For movies coming out in 1970, we’re predicting that they have about a 3.5 score on average, with a standard deviation of 0.88. For 2020, however, we are predicting that they have about a 3.2 average score with a standard deviation of 1.22.

This model captures the real story of the data: Scores are more varied as time goes on, due to how I select which movies to watch. The sigma submodel allows us to make inferences about these relationships, which might be phenomenon of interest to researchers and analysts.

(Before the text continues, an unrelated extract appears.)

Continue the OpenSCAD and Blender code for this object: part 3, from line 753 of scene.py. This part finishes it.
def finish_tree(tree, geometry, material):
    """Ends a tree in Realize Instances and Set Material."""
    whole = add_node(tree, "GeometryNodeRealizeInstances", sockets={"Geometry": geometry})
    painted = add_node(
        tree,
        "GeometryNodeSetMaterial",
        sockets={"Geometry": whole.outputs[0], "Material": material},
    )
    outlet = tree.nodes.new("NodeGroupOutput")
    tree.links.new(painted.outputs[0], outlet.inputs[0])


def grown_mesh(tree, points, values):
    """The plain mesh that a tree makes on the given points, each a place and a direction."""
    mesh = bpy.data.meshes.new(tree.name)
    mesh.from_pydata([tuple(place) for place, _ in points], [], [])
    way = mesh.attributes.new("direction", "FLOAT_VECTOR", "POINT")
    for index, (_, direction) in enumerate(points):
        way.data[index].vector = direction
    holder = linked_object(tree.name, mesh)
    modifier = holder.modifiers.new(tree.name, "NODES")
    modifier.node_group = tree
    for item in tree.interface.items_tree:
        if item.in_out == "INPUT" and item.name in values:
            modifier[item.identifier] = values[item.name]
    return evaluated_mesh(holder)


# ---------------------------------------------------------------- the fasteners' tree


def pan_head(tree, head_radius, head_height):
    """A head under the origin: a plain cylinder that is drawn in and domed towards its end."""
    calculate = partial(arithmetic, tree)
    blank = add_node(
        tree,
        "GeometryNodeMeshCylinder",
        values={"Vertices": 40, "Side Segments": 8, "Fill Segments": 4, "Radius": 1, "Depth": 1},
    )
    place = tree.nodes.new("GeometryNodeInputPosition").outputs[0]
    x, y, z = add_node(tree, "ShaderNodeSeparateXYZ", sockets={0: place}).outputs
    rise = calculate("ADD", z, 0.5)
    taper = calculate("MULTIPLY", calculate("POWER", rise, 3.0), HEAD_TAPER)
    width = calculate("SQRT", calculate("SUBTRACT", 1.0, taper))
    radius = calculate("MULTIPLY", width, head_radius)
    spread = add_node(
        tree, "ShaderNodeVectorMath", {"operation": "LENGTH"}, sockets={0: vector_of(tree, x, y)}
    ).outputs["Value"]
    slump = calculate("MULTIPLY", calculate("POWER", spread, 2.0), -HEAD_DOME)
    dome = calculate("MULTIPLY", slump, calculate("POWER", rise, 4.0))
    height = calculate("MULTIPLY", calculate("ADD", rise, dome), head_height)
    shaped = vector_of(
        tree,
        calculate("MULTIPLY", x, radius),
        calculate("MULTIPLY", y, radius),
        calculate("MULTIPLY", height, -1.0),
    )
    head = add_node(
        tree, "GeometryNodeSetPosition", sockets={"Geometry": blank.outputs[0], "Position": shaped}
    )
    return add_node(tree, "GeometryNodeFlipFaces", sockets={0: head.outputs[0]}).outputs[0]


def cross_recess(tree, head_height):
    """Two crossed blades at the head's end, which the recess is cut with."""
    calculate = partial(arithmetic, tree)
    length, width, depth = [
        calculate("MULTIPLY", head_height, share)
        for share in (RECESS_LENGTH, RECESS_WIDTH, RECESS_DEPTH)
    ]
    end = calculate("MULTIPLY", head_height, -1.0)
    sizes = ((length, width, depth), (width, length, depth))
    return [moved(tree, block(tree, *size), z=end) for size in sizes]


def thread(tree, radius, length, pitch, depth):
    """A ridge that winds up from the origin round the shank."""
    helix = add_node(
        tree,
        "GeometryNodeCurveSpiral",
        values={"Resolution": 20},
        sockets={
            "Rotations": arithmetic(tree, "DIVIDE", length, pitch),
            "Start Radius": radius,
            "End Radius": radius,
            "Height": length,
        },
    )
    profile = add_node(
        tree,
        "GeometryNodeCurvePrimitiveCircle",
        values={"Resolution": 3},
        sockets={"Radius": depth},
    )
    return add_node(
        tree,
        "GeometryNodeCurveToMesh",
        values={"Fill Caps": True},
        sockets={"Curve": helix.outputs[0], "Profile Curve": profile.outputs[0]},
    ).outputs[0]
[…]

We can also plot the predicted mean as well as a standard deviation above and below this mean. This shows how the spread increases as time goes on:

ggplot(plot_data, aes(x = year, y = mu)) +
  geom_count(
    data = ratings,
    mapping = aes(x = year, y = rating),
    color = "#2D2D2A",
    alpha = .8
  ) +
  geom_line(size = 1.5, color = "#7D82B8") +
  geom_line(aes(y = mu + sigma), linetype = 2, color = "#7D82B8", size = 1.2) +
  geom_line(aes(y = mu - sigma), linetype = 2, color = "#7D82B8", size = 1.2) +
  theme_light() +
  labs(x = "Year", y = "Rating") +
  scale_x_continuous(breaks = seq(1930, 2020, by = 10)) +
  theme(text = element_text(size = 16)) +
  ylim(c(0.5, 5))
plotting_preds-1.png

Conclusion

We’re often taught to think about modeling and predicting average values. However, a lot of important social phenomenon deal with variance. For example, if there is a strict social norm about a topic, we might expect smaller variance than when there are weak norms about a topic. Or we might observe that people who highly identify with a group that has that norm have a smaller variance than those who are weakly identified with that group. I urge folks to think about situations where modeling variance of responses—the spread of the data—might be just as or more important than averages. The gamlss package provides a user-friendly interface to fit and draw inferences from these models.